No Place Like Home

Conchy Bretos was born in Cuba and came to America in 1962 as part of what was called the "Peter Pan" airlift. At that time, upper and middle class Cubans, worried about Castro, sent their children to the United States. Conchy was 14 years old when she came, and spent three years in a Nebraska orphanage before being reunited with her parents. It's possible she got her resilience from that tough experience. For certain, she grasped on to the American Dream and all it had to offer.
After a varied career in marketing, health care and women's issues, Conchy Bretos spent several years working in Florida state government. As Secretary for Aging and Adult Services , Conchy was frustrated to see senior citizens who needed help either wasting away alone in their apartments or getting shipped off to nursing homes.

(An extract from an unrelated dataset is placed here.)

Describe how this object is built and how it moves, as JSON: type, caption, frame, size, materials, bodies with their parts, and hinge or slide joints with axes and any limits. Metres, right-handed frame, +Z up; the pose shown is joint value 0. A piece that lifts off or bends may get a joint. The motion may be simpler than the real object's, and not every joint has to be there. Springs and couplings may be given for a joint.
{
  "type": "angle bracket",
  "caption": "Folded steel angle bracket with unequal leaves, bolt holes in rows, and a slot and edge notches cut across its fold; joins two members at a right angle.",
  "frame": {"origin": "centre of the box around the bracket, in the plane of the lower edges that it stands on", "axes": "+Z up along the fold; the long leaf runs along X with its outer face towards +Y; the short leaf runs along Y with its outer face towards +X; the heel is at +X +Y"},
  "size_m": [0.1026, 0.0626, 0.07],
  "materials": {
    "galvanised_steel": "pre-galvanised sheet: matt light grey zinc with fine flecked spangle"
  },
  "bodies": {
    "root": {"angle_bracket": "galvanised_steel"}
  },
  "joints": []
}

Why, she wondered, did we have to send seniors who couldn't afford assisted living to the nursing homes that Conchy calls "dump yards" when all they needed was a little help taking care of themselves?

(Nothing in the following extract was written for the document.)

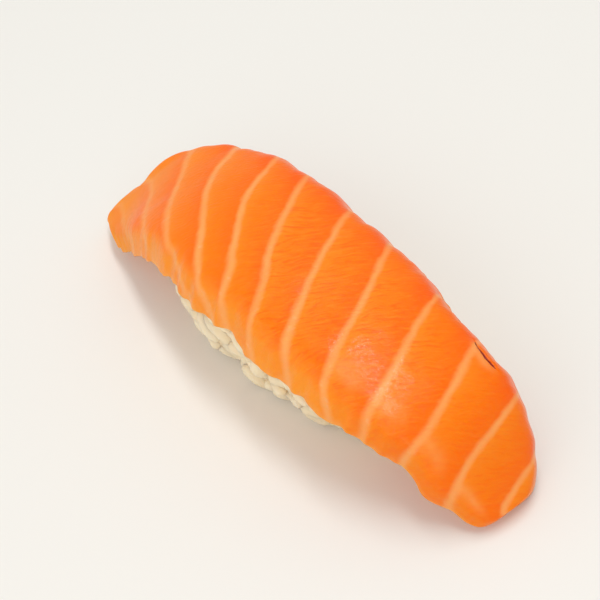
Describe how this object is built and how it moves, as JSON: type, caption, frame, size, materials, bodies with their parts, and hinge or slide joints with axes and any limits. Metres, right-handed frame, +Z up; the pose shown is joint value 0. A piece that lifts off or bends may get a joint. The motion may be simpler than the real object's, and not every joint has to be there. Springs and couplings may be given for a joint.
{
  "type": "salmon nigiri",
  "caption": "Finger of pressed sushi rice with a slice of raw salmon draped over it, striped with pale fat lines; rests flat on its rice.",
  "frame": {"origin": "middle of the bounding box seen from above, at the height of the rice's flat base", "axes": "+X along the slice towards its broad head end, -Y the front side, +Z up"},
  "size_m": [0.0952, 0.0314, 0.0242],
  "materials": {
    "salmon": "raw salmon flesh, wet and slightly see-through, orange with thin pale fat lines across it",
    "rice": "cooked short-grain rice, off-white, moist, slightly see-through"
  },
  "bodies": {
    "root": {"salmon": "salmon", "rice": "rice"}
  },
  "joints": []
}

Conchy told us about how the massive federal bureaucracy that pays for health care, Medicaid, essentially offers these seniors no other option. By law, the only care Medicaid is required to provide is in nursing homes. So, Conchy, undaunted, took on the bureucracy. She convinced the goverment to let her try bringing assisted living services--like food, help getting dressed, help with medication--to seniors in their own apartments.
Staying in their apartments, without the regimentation of a nursing home keeps seniors much happier, while saving the government a bundle. Many millions, in fact. Since 1994, her company has brought assisted living services to thousands of seniors in public housing apartments around the country. And, recently, the federal government--through an agreement between the Department of Housing and Urban Development and the Medicaid program--held Conchy's method up as a model, even changing the law to make it easier for more states to replicate the kind of public housing assisted living services she offers.
I found Conchy Bretos to be incredibly inspiring. Her energy, optimism and "can do" spirit are infectious. Not only that, she's really fun to be around. We hope you enjoy meeting her as much as we did.